# DATA SEGMENT
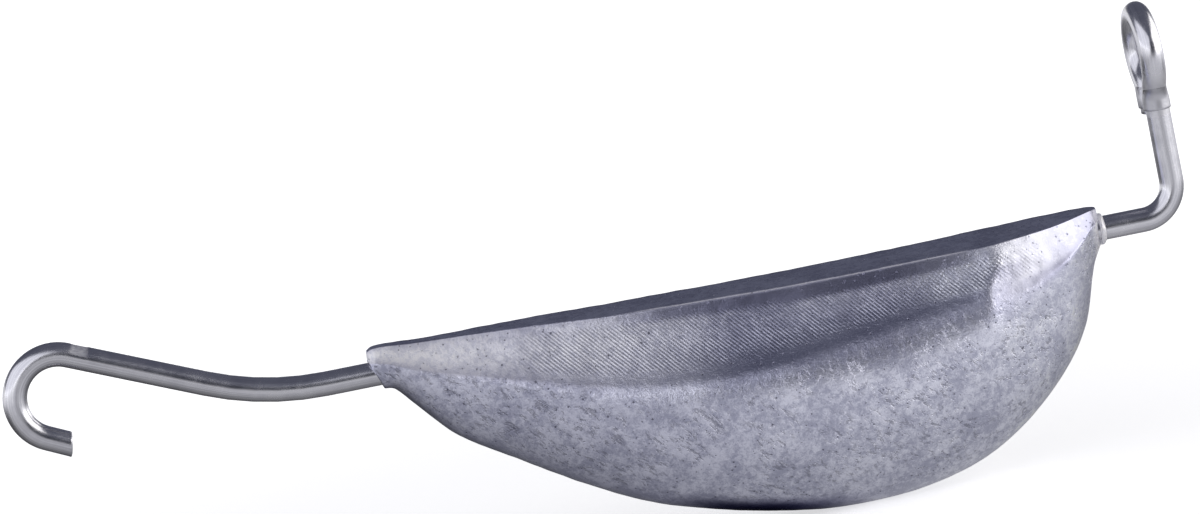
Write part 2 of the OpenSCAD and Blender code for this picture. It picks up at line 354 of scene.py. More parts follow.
casting = {
    "keelDepth": 15.1,
    "halfWidth": 5.5,
    "roofHalfWidth": 3.3,
    "roofDrop": 0.55,
    "scoopDepth": 5.4,
    "scoopHollow": 0.5,
    "deckRise": 0.35,
    "nibHalfWidth": 1,
    "nibDepth": 2.3,
    "noseHalfWidth": 1.05,
    "noseDepth": 2.35,
    "tailSlant": 22,
    "beakDepth": 0.5,
    "wireDepth": 1.37,
    "collarWidth": 1.8,
    "collarLength": 0.35,
    "collarShares": [[0.15, 1.06], [0.5, 1.07], [0.8, 1], [0.95, 0.93], [1, 0.86]],
    # the collar's first share is painted light; it is also pale with bloom and calm
    "collarPaintedLightAndBloom": (1.2, 1, 1),
    "tailInsets": ((0.07, 0.05), (0.06, -0.02), (0.1, -0.04)),  # width and rise of each
    "stations": 320,
    "endCrowding": 0.6,
    "steps": {"roof": 16, "scoop": 40, "crest": 10, "belly": 50},
    "seamHeight": 0.05,
    "wave": 0.035,
    "waveSize": 3.2,
    "lumpSize": 0.7,
    "lumpShare": 0.35,
    "deckShares": [[0, 0.35], [0.006, 0.85], [0.02, 1], [0.06, 0.68], [0.21, 0.44], [0.375, 0],
                   [0.57, -0.32], [0.775, -0.14], [0.89, 0.2], [0.985, 0.3], [1, 0.05]],
    "keelShares": [[0, 0], [0.015, 0.005], [0.03, 0.017], [0.05, 0.096], [0.1, 0.289], [0.17, 0.45],
                   [0.25, 0.63], [0.35, 0.807], [0.45, 0.911], [0.55, 0.983], [0.62, 1], [0.7, 0.985],
                   [0.79, 0.903], [0.86, 0.758], [0.92, 0.562], [0.96, 0.365], [0.985, 0.1], [1, 0]],
    "roofShares": [[0, 0], [0.1, 0.12], [0.2, 0.35], [0.32, 0.64], [0.45, 0.78], [0.6, 0.92],
                   [0.75, 0.98], [0.82, 1], [0.845, 0.965], [0.93, 0.62], [0.968, 0.32], [1, 0]],
    "edgeDepthShares": [[0, 0], [0.023, 0.04], [0.04, 0.105], [0.087, 0.27], [0.153, 0.45], [0.22, 0.63],
                        [0.3, 0.845], [0.38, 0.97], [0.46, 1], [0.56, 0.967], [0.7, 0.855], [0.8, 0.8],
                        [0.86, 0.76], [0.89, 0.66], [0.935, 0.43], [0.973, 0.18], [1, 0]],
    "edgeWidthShares": [[0, 0], [0.03, 0.05], [0.08, 0.12], [0.15, 0.28], [0.25, 0.54], [0.35, 0.77],
                        [0.45, 0.92], [0.55, 1], [0.65, 1], [0.75, 0.985], [0.81, 0.965], [0.836, 0.925],
                        [0.85, 0.86], [0.92, 0.54], [0.945, 0.42], [0.97, 0.23], [0.985, 0.09], [1, 0]],
    "hollowShares": [[0, 0.1], [0.1, 0.15], [0.25, 0.42], [0.4, 0.75], [0.55, 1], [0.68, 1], [0.76, 0.9],
                     [0.81, 0.6], [0.838, 0.12], [0.86, 0.06], [1, 0.06]],
    "bellyLean": 30,
    "leanShares": [[0, 0], [0.4, 0], [0.7, 0.3], [0.85, 1], [1, 1]],
    "crestShares": [[0, 0.04], [0.2, 0.08], [0.35, 0.14], [0.5, 0.17], [0.62, 0.25], [0.75, 0.34],
                    [0.85, 0.3], [0.92, 0.12], [1, 0.04]],
    # multipliers of the lead's colour along the length: partly its own tone, partly painted light and
    # shade; the keel's lowest values near its middle are a painted shadow
    "scoopShade": [[0, 1.15], [0.12, 1.05], [0.2, 0.97], [0.28, 1.08], [0.4, 1.03], [0.48, 0.74],
                   [0.58, 0.81], [0.7, 0.78], [0.77, 1.3], [0.82, 1.42], [0.86, 1.25], [0.9, 1.1],
                   [0.94, 0.86], [1, 0.68]],
    # pale bloom, partly painted light at the tail's scoop and on the nose facet
    "scoopBloomAndPaintedLight": [[0, 0.9], [0.1, 0.85], [0.2, 0.6], [0.3, 0.45], [0.42, 0.25], [0.5, 0],
                   [0.82, 0], [0.855, 0.16], [0.885, 0.18], [0.92, 0.08], [1, 0]],
    "bellyShade": [[0, 0.98], [0.2, 0.93], [0.4, 0.97], [0.5, 1.06], [0.65, 1.14], [0.8, 1.18],
                   [0.9, 1.32], [1, 1.3]],
    "keelShade": [[0, 0.8], [0.2, 0.85], [0.28, 0.8], [0.36, 0.6], [0.43, 0.2], [0.54, 0.22],
                  [0.64, 0.85], [0.8, 1.15], [1, 1.15]],
    "hatch": {"tail": (0.17, 0.24), "facet": (0.83, 0.86), "facetLoss": 0.88, "nose": (0.88, 0.92),
              "top": 0.08, "foot": (0.78, 0.95), "woven": (0.7, 0.74, 0.84, 0.86)},
    # the smooth band under the roof: fewer marks, painted shade, and a painted highlight line along the
    # roof's edge
    "band": {"span": (0.3, 0.42, 0.78, 0.83), "width": 0.1, "growth": 0.1, "grows": (0.35, 0.7),
             "foot": 0.12, "dark": 0.45, "calm": 0.7, "line": 0.03, "paintedLineHighlight": 0.3},
    # painted shade on the nose facet's corner and on the crest before it, then painted light in the
    # middle of the tail's scoop with painted shade at its edges
    "corner": {"span": (0.825, 0.845, 0.86, 0.895), "dark": 0.36, "height": (0.35, 0.6)},
    "dim": {"span": (0.7, 0.78, 0.92, 0.97), "dark": 0.3, "height": (0.8, 1)},
    "tailPaintedShading": {"end": (0.28, 0.42), "light": 0.35, "middle": 0.6},
    # the calm nose's lifted tone is painted light
    "calm": {"start": (0.82, 0.88), "level": 0.85},
    "lip": {"start": (0.984, 0.996), "level": 0.95},
    # the rows of the keel's painted shadow, and how calm that strip is
    "keelPaintedShadow": {"height": (0.58, 0.76), "calm": 0.35},
    "cornerSweep": {"at": 0.838, "width": 0.085, "back": 0.8, "nose": (0.9, 0.98),
                    "scoopRows": (0.35, 1), "bellyRows": (0, 0.45)},
    "noseTrim": 0.2,
    "trimStart": 0.9,
}
castLow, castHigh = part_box("cast_body")
castLength = (castHigh.x - castLow.x) / mm - casting["collarLength"]
tailPoint = Vector((castLow.x, (castLow.y + castHigh.y) / 2, castHigh.z - casting["deckRise"] * mm))
fromTail = Matrix.Translation(tailPoint) @ Matrix.Scale(mm, 4)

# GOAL
Output all of the data above without any alteration.

# COMPLETED EXERCISE
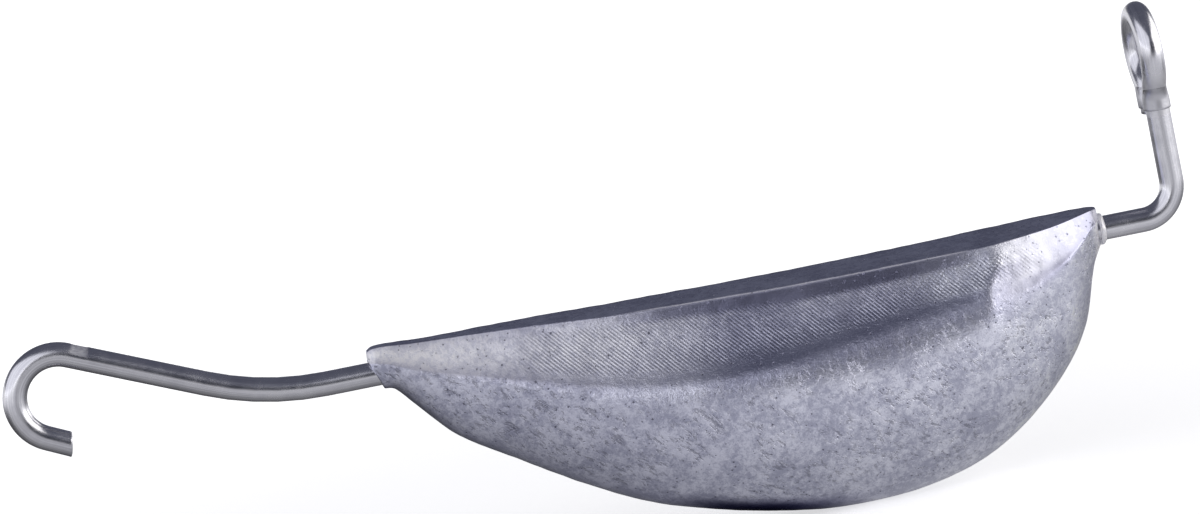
Write part 2 of the OpenSCAD and Blender code for this picture. It picks up at line 354 of scene.py. More parts follow.
casting = {
    "keelDepth": 15.1,
    "halfWidth": 5.5,
    "roofHalfWidth": 3.3,
    "roofDrop": 0.55,
    "scoopDepth": 5.4,
    "scoopHollow": 0.5,
    "deckRise": 0.35,
    "nibHalfWidth": 1,
    "nibDepth": 2.3,
    "noseHalfWidth": 1.05,
    "noseDepth": 2.35,
    "tailSlant": 22,
    "beakDepth": 0.5,
    "wireDepth": 1.37,
    "collarWidth": 1.8,
    "collarLength": 0.35,
    "collarShares": [[0.15, 1.06], [0.5, 1.07], [0.8, 1], [0.95, 0.93], [1, 0.86]],
    # the collar's first share is painted light; it is also pale with bloom and calm
    "collarPaintedLightAndBloom": (1.2, 1, 1),
    "tailInsets": ((0.07, 0.05), (0.06, -0.02), (0.1, -0.04)),  # width and rise of each
    "stations": 320,
    "endCrowding": 0.6,
    "steps": {"roof": 16, "scoop": 40, "crest": 10, "belly": 50},
    "seamHeight": 0.05,
    "wave": 0.035,
    "waveSize": 3.2,
    "lumpSize": 0.7,
    "lumpShare": 0.35,
    "deckShares": [[0, 0.35], [0.006, 0.85], [0.02, 1], [0.06, 0.68], [0.21, 0.44], [0.375, 0],
                   [0.57, -0.32], [0.775, -0.14], [0.89, 0.2], [0.985, 0.3], [1, 0.05]],
    "keelShares": [[0, 0], [0.015, 0.005], [0.03, 0.017], [0.05, 0.096], [0.1, 0.289], [0.17, 0.45],
                   [0.25, 0.63], [0.35, 0.807], [0.45, 0.911], [0.55, 0.983], [0.62, 1], [0.7, 0.985],
                   [0.79, 0.903], [0.86, 0.758], [0.92, 0.562], [0.96, 0.365], [0.985, 0.1], [1, 0]],
    "roofShares": [[0, 0], [0.1, 0.12], [0.2, 0.35], [0.32, 0.64], [0.45, 0.78], [0.6, 0.92],
                   [0.75, 0.98], [0.82, 1], [0.845, 0.965], [0.93, 0.62], [0.968, 0.32], [1, 0]],
    "edgeDepthShares": [[0, 0], [0.023, 0.04], [0.04, 0.105], [0.087, 0.27], [0.153, 0.45], [0.22, 0.63],
                        [0.3, 0.845], [0.38, 0.97], [0.46, 1], [0.56, 0.967], [0.7, 0.855], [0.8, 0.8],
                        [0.86, 0.76], [0.89, 0.66], [0.935, 0.43], [0.973, 0.18], [1, 0]],
    "edgeWidthShares": [[0, 0], [0.03, 0.05], [0.08, 0.12], [0.15, 0.28], [0.25, 0.54], [0.35, 0.77],
                        [0.45, 0.92], [0.55, 1], [0.65, 1], [0.75, 0.985], [0.81, 0.965], [0.836, 0.925],
                        [0.85, 0.86], [0.92, 0.54], [0.945, 0.42], [0.97, 0.23], [0.985, 0.09], [1, 0]],
    "hollowShares": [[0, 0.1], [0.1, 0.15], [0.25, 0.42], [0.4, 0.75], [0.55, 1], [0.68, 1], [0.76, 0.9],
                     [0.81, 0.6], [0.838, 0.12], [0.86, 0.06], [1, 0.06]],
    "bellyLean": 30,
    "leanShares": [[0, 0], [0.4, 0], [0.7, 0.3], [0.85, 1], [1, 1]],
    "crestShares": [[0, 0.04], [0.2, 0.08], [0.35, 0.14], [0.5, 0.17], [0.62, 0.25], [0.75, 0.34],
                    [0.85, 0.3], [0.92, 0.12], [1, 0.04]],
    # multipliers of the lead's colour along the length: partly its own tone, partly painted light and
    # shade; the keel's lowest values near its middle are a painted shadow
    "scoopShade": [[0, 1.15], [0.12, 1.05], [0.2, 0.97], [0.28, 1.08], [0.4, 1.03], [0.48, 0.74],
                   [0.58, 0.81], [0.7, 0.78], [0.77, 1.3], [0.82, 1.42], [0.86, 1.25], [0.9, 1.1],
                   [0.94, 0.86], [1, 0.68]],
    # pale bloom, partly painted light at the tail's scoop and on the nose facet
    "scoopBloomAndPaintedLight": [[0, 0.9], [0.1, 0.85], [0.2, 0.6], [0.3, 0.45], [0.42, 0.25], [0.5, 0],
                   [0.82, 0], [0.855, 0.16], [0.885, 0.18], [0.92, 0.08], [1, 0]],
    "bellyShade": [[0, 0.98], [0.2, 0.93], [0.4, 0.97], [0.5, 1.06], [0.65, 1.14], [0.8, 1.18],
                   [0.9, 1.32], [1, 1.3]],
    "keelShade": [[0, 0.8], [0.2, 0.85], [0.28, 0.8], [0.36, 0.6], [0.43, 0.2], [0.54, 0.22],
                  [0.64, 0.85], [0.8, 1.15], [1, 1.15]],
    "hatch": {"tail": (0.17, 0.24), "facet": (0.83, 0.86), "facetLoss": 0.88, "nose": (0.88, 0.92),
              "top": 0.08, "foot": (0.78, 0.95), "woven": (0.7, 0.74, 0.84, 0.86)},
    # the smooth band under the roof: fewer marks, painted shade, and a painted highlight line along the
    # roof's edge
    "band": {"span": (0.3, 0.42, 0.78, 0.83), "width": 0.1, "growth": 0.1, "grows": (0.35, 0.7),
             "foot": 0.12, "dark": 0.45, "calm": 0.7, "line": 0.03, "paintedLineHighlight": 0.3},
    # painted shade on the nose facet's corner and on the crest before it, then painted light in the
    # middle of the tail's scoop with painted shade at its edges
    "corner": {"span": (0.825, 0.845, 0.86, 0.895), "dark": 0.36, "height": (0.35, 0.6)},
    "dim": {"span": (0.7, 0.78, 0.92, 0.97), "dark": 0.3, "height": (0.8, 1)},
    "tailPaintedShading": {"end": (0.28, 0.42), "light": 0.35, "middle": 0.6},
    # the calm nose's lifted tone is painted light
    "calm": {"start": (0.82, 0.88), "level": 0.85},
    "lip": {"start": (0.984, 0.996), "level": 0.95},
    # the rows of the keel's painted shadow, and how calm that strip is
    "keelPaintedShadow": {"height": (0.58, 0.76), "calm": 0.35},
    "cornerSweep": {"at": 0.838, "width": 0.085, "back": 0.8, "nose": (0.9, 0.98),
                    "scoopRows": (0.35, 1), "bellyRows": (0, 0.45)},
    "noseTrim": 0.2,
    "trimStart": 0.9,
}
castLow, castHigh = part_box("cast_body")
castLength = (castHigh.x - castLow.x) / mm - casting["collarLength"]
tailPoint = Vector((castLow.x, (castLow.y + castHigh.y) / 2, castHigh.z - casting["deckRise"] * mm))
fromTail = Matrix.Translation(tailPoint) @ Matrix.Scale(mm, 4)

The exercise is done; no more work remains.